- Born: Jayshree Athavale 12 July 1957 (age 69) India
- Known for: Spiritual leader, philosopher
- Spouse: Shreenivas Talwalkar
- Father: Pandurang Shastri Athavale

= Jayshree Talwalkar =

Indian philosopher (born 1957)

Dhanashree Talwalkar (née Jayshree Athavale) also known as Didiji (affectionately), which literally translates as elder sister in Hindi, is an Indian philosopher, spiritual leader, social reformer. She has represented Swadhyay and Indian philosophy at different conferences.
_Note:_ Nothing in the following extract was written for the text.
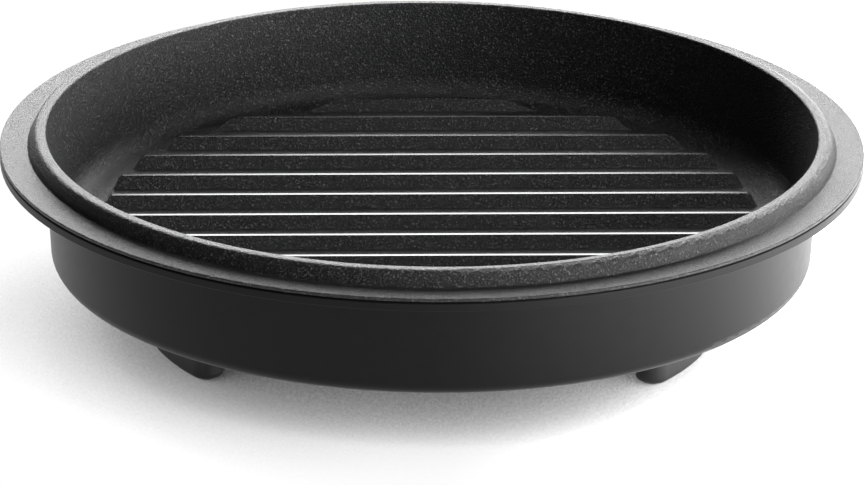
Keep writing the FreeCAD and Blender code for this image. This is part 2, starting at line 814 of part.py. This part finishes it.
# ---------------------------------------------------------------- inlet
def make_inlet():
    """Rear power inlet: a moulded box under the plate, the socket and its three pins."""
    half = inlet_box_half_width
    wall = inlet_box_wall
    roof_low = foot_height
    roof_high = housing_bottom - plate_thickness
    step_y = plate_floor_radius + inlet_step_gap
    shell = block(-half, half, inlet_box_front, inlet_box_rear, inlet_box_floor, roof_low)
    shell = shell.fuse(block(-half, half, step_y, inlet_box_rear, inlet_box_floor, roof_high))
    hollow = block(
        -half + wall,
        half - wall,
        inlet_box_front + wall,
        inlet_box_rear - wall,
        inlet_box_floor + wall,
        roof_high + 1,
    )
    shell = shell.removeSplitter()
    outside_corners = [
        e
        for e in shell.Edges
        if e.BoundBox.ZLength > 5.0 and e.BoundBox.YMin < inlet_box_front + 0.1
    ]
    shell = shell.makeFillet(inlet_box_corner, outside_corners).cut(hollow)
    ear_low = roof_low - inlet_ear_thickness
    for p in inlet_box_screw_spots():
        root_x = math.copysign(half - 1, p.x)
        tip_x = p.x + math.copysign(inlet_ear_half_width, p.x)
        ear_front, ear_rear = p.y - inlet_ear_half_width, p.y + inlet_ear_half_width
        left_x, right_x = min(root_x, tip_x), max(root_x, tip_x)
        ear = block(left_x, right_x, ear_front, ear_rear, ear_low, roof_low).cut(hollow)
        shell = shell.fuse(ear).cut(screw_hole(p.x, p.y, ear_low - 1, roof_low + 1))
    body_half_x = inlet_cavity_half_width + inlet_wall
    body_half_z = 0.5 * inlet_cavity_height + inlet_wall
    window_x = body_half_x + inlet_window_gap
    window_z = body_half_z + inlet_window_gap
    window = block(
        -window_x,
        window_x,
        inlet_box_rear - 3 * wall,
        inlet_box_rear + 1,
        inlet_middle - window_z,
        inlet_middle + window_z,
    )
    shell = shell.cut(window)
    for side in (-1, 1):
        hole = Part.makeCylinder(
            screw_radius + thread_clearance,
            3 * wall,
            V(side * inlet_screw_spread, inlet_box_rear + 1, inlet_middle),
            V(0, -1, 0),
        )
        shell = shell.cut(hole)
    save("inlet_housing", shell)
    screw_end = plate_top + inlet_box_screw_end
    screws = [screw(p.x, p.y, ear_low, screw_end) for p in inlet_box_screw_spots()]
    save("inlet_housing_screws", group(screws))

    face = inlet_box_rear + inlet_flange_thickness
    half_z = 0.5 * inlet_cavity_height
    flange_half_x = half - inlet_flange_side_inset
    flange_half_z = 0.5 * (roof_high - inlet_box_floor) - inlet_flange_end_inset
    flange_low, flange_high = inlet_middle - flange_half_z, inlet_middle + flange_half_z
    plate = block(-flange_half_x, flange_half_x, inlet_box_rear, face, flange_low, flange_high)
    long_edges = [e for e in plate.Edges if e.BoundBox.YLength > 1.0]
    plate = plate.makeFillet(inlet_flange_corner, long_edges)
    body = block(
        -body_half_x,
        body_half_x,
        inlet_body_front,
        inlet_box_rear,
        inlet_middle - body_half_z,
        inlet_middle + body_half_z,
    )
    cavity = block(
        -inlet_cavity_half_width,
        inlet_cavity_half_width,
        inlet_cavity_floor,
        face + 1,
        inlet_middle - half_z,
        inlet_middle + half_z,
    )
    top_corners = [
        e
        for e in cavity.Edges
        if e.BoundBox.YLength > 5.0 and e.BoundBox.ZMin > inlet_middle
    ]
    cavity = cavity.makeChamfer(inlet_cavity_chamfer, top_corners)
    socket = plate.fuse(body).removeSplitter().cut(cavity)
    pins = []
    spots = (
        (-inlet_pin_spread, -inlet_pin_offset),
        (0.0, inlet_pin_offset),
        (inlet_pin_spread, -inlet_pin_offset),
    )
    for x, z in spots:
        z0 = inlet_middle + z - 0.5 * inlet_pin_height
        z1 = z0 + inlet_pin_height
        x0 = x - 0.5 * inlet_pin_width
        x1 = x0 + inlet_pin_width
        blade_end = inlet_cavity_floor + inlet_pin_length
        pin = block(x0, x1, inlet_body_front, blade_end, z0, z1)
        socket = socket.cut(pin)
        tip = [e for e in pin.Edges if e.BoundBox.YMin > blade_end - 0.01]
        pin = pin.makeFillet(inlet_pin_tip_rounding, tip)
        tab_x0, tab_x1 = x - blade_half_thickness, x + blade_half_thickness
        tab_z0, tab_z1 = z0 - inlet_tab_margin, z1 + inlet_tab_margin
        tab_y = inlet_body_front - inlet_tab_length
        tab = block(tab_x0, tab_x1, tab_y, inlet_body_front, tab_z0, tab_z1)
        pins.append(pin.fuse(tab).removeSplitter())
    for side in (-1, 1):
        hole = Part.makeCylinder(
            screw_radius + screw_hole_clearance,
            3 * wall,
            V(side * inlet_screw_spread, face + 1, inlet_middle),
            V(0, -1, 0),
        )
        socket = socket.cut(hole)
    save("inlet_socket", socket)
    save("inlet_pins", group(pins))
    fixing = []
    for side in (-1, 1):
        upright = screw(0, 0, 0, -inlet_screw_length)
        upright.rotate(V(0, 0, 0), V(1, 0, 0), -90)
        upright.translate(V(side * inlet_screw_spread, face, inlet_middle))
        fixing.append(upright)
    save("inlet_socket_screws", group(fixing))


# ---------------------------------------------------------------- wiring
def make_grommet():
    """Rubber ring that lines the hole where the leads pass up through the plate."""
    low = foot_height - grommet_lower_height
    ring = revolve(
        [
            (grommet_radius - grommet_wall, low),
            (grommet_radius + grommet_lip, low),
            (grommet_radius + grommet_lip, foot_height),
            (grommet_radius, foot_height),
            (grommet_radius, plate_top),
            (grommet_radius + grommet_lip, plate_top),
            (grommet_radius + grommet_lip, grommet_top),
            (grommet_radius - grommet_wall, grommet_top),
        ]
    )
    ring.translate(grommet_spot())
    save("wire_grommet", ring)


def save_lead(name, points, bend=wire_bend):
    save(name, tube_along(rounded_route(points, bend), wire_radius))


def make_wiring():
    """Insulated leads from the inlet's tabs to the fuse, thermostat, element and earth."""
    tab_front = inlet_body_front - inlet_tab_length
    hole_y = grommet_spot().y
    low = inlet_middle - inlet_pin_offset
    high = inlet_middle + inlet_pin_offset
    drop_a, drop_b = lead_drop_spots()
    fuse_x = drop_b.x
    fuse_front = drop_b.y + fused_lead_run
    fuse_rear = fuse_front + fuse_length
    fuse_start = V(fuse_x, fuse_front, lead_level)
    save("thermal_fuse", Part.makeCylinder(fuse_radius, fuse_length, fuse_start, V(0, 1, 0)))

    def from_tab(side):
        spread = side * lead_spread_in_grommet
        tab_x = side * inlet_pin_spread
        return [
            V(tab_x, tab_front, low),
            V(tab_x, tab_front - lead_turn_outside, low),
            V(spread, hole_y + lead_turn_at_grommet, low),
            V(spread, hole_y, low),
            V(spread, hole_y, lead_level),
        ]

    rear_of_fuse = V(fuse_x, fuse_rear + live_lead_rear_run, lead_level)
    save_lead("live_lead", from_tab(1) + [rear_of_fuse, V(fuse_x, fuse_rear, lead_level)])
    fused = [
        V(fuse_x, fuse_front, lead_level),
        V(drop_b.x, drop_b.y, lead_level),
        V(drop_b.x, drop_b.y, element_level),
        polar(element_tip_radius, element_lead_b_deg, element_level),
    ]
    save_lead("fused_lead", fused, element_lead_bend)
    tab_y = thermostat_tab_tip
    neutral = from_tab(-1) + [
        V(-neutral_lead_side, neutral_lead_rear, lead_level),
        V(-neutral_lead_side, neutral_lead_front, lead_level),
        V(-thermostat_tab_spread, tab_y + neutral_lead_run, lead_level),
        V(-thermostat_tab_spread, tab_y, lead_level),
    ]
    save_lead("neutral_lead", neutral)
    switched = [
        V(thermostat_tab_spread, tab_y, lead_level),
        V(thermostat_tab_spread, tab_y + switched_lead_run, lead_level),
        V(drop_a.x, drop_a.y, lead_level),
        V(drop_a.x, drop_a.y, element_level),
        polar(element_tip_radius, element_lead_a_deg, element_level),
    ]
    save_lead("switched_lead", switched, element_lead_bend)

    spot = earth_spot()
    barrel_front = spot.y + screw_head_radius + terminal_barrel_gap
    barrel_rear = barrel_front + terminal_barrel_length
    earth = [
        V(0, tab_front, high),
        V(0, hole_y, high),
        V(0, hole_y, lead_level),
        V(0, barrel_rear, lead_level),
    ]
    save_lead("earth_lead", earth)
    ring_top = plate_top + terminal_thickness
    ring = cylinder(terminal_radius, plate_top, ring_top, spot.x, spot.y)
    barrel_top = lead_level + wire_radius
    half = terminal_barrel_half_width
    barrel = block(-half, half, barrel_front, barrel_rear, plate_top, barrel_top)
    ring = ring.fuse(barrel).removeSplitter()
    ring = ring.cut(screw_hole(spot.x, spot.y, plate_top - 1, ring_top + 1))
    save("earth_terminal", ring)
    screw_end = foot_height - earth_screw_end_drop
    save("earth_screw", screw(spot.x, spot.y, ring_top, screw_end))


def main():
    os.makedirs("parts", exist_ok=True)
    make_griddle_pan()
    make_base_housing()
    make_base_plate()
    make_feet()
    make_heating_element()
    make_element_supports()
    make_reflector()
    make_sensor()
    make_inlet()
    make_grommet()
    make_wiring()


main()
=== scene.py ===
import math

import bpy
from mathutils import Matrix, Vector


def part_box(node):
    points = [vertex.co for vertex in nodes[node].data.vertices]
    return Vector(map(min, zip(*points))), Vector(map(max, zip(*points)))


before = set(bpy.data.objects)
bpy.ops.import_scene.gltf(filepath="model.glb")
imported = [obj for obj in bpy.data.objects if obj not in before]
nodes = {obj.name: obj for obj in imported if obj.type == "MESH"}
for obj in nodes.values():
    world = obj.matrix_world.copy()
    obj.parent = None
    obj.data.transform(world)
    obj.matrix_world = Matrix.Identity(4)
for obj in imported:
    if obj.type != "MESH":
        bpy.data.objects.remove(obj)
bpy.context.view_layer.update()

# ---- Camera -------------------------------------------------------------------------
# A long lens about 2.3 m away, looking down at the griddle from the front by 21 degrees.
# It aims past the middle of the flange's top face and is rolled by half a degree.
pan_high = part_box("griddle_pan")[1]
lip_height = 0.0055
flange_top = pan_high.z - lip_height
view_down = math.radians(20.891)
camera_roll = math.radians(0.588)
camera_distance = 2.3152
aim_right, aim_up = 0.00052, -0.0365
lens_length = 266.58
film_width = 36.0
view_depth = 50.0

look = Vector((0, math.cos(view_down), -math.sin(view_down)))
up = Vector((0, math.sin(view_down), math.cos(view_down)))
right = Vector((1, 0, 0))
rolled_right = right * math.cos(camera_roll) + up * math.sin(camera_roll)
rolled_up = up * math.cos(camera_roll) - right * math.sin(camera_roll)
camera = bpy.data.objects.new("camera", bpy.data.cameras.new("camera"))
camera.data.lens = lens_length
camera.data.sensor_width = film_width
camera.data.clip_end = view_depth
turned = Matrix((rolled_right, rolled_up, -look)).transposed().to_4x4()
flange_middle = Vector((0, 0, flange_top))
stand = flange_middle - look * camera_distance + right * aim_right + up * aim_up
camera.matrix_world = Matrix.Translation(stand) @ turned
bpy.context.scene.collection.objects.link(camera)
bpy.context.scene.camera = camera

# ---- Floor and studio lights ----------------------------------------------------------
# A plain white light table: a glowing sheet with a painted shadow, darker where the griddle
# is near it and weaker to the right, and a painted pool of light that makes it glow brighter
# to the right. Soft panels stand behind it, high behind it, over it, low at its right and in front at its
# right.
floor_half = 6.0
contact_shade_reach = 0.16
contact_shade_rays = 4
shade_stops = ((0.06, 0.01), (0.15, 0.08), (0.19, 0.36), (0.24, 0.78), (0.30, 0.95), (0.40, 1.0))
shade_lift_per_metre = 0.6
glow_from_x, glow_to_x = 0.0, 0.35
glow_left, glow_right = 1.02, 5.5
room_light = 0.06

sheet_mesh = bpy.data.meshes.new("light_table")
sheet_corners = [(-1, -1), (1, -1), (1, 1), (-1, 1)]
sheet_points = [(x * floor_half, y * floor_half, 0) for x, y in sheet_corners]
sheet_mesh.from_pydata(sheet_points, [], [(0, 1, 2, 3)])
light_table = bpy.data.objects.new("light_table", sheet_mesh)
bpy.context.scene.collection.objects.link(light_table)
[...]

Dhanashree Talwalkar is the daughter and spiritual heir of Pandurang Shastri Athavale (Dadaji), a philosopher, social scientist, and founder of the Swadhyay (pronounced ‘swaadhyaay’) Parivar (meaning family). She is the leader of “Silent but Singing” Swadhyay movement. At the age of 20, she conducted the first “Geetatrayah” – a three-day overview of Bhagvad Geeta - reciting, translating and explaining applied philosophy of "Bhagvad Geeta - Divine Song of the Lord Krishna". Since then, she has conducted numerous Geetatrayah. She was awarded the Lokshikshak Award by Apte Guruji Smarak Trust. In 2002, she spoke at a symposium organized by the New York-based World Conference on Religion and Peace (WCRP), and was the only invitee to represent Hinduism to speak at the World Conference on Peace, organized by Pontifical Council for Inter-Religious Dialogue.

==Personal life==
She was married to Shrinivas Talwalkar (Raosaheb) (died 18 January 2021).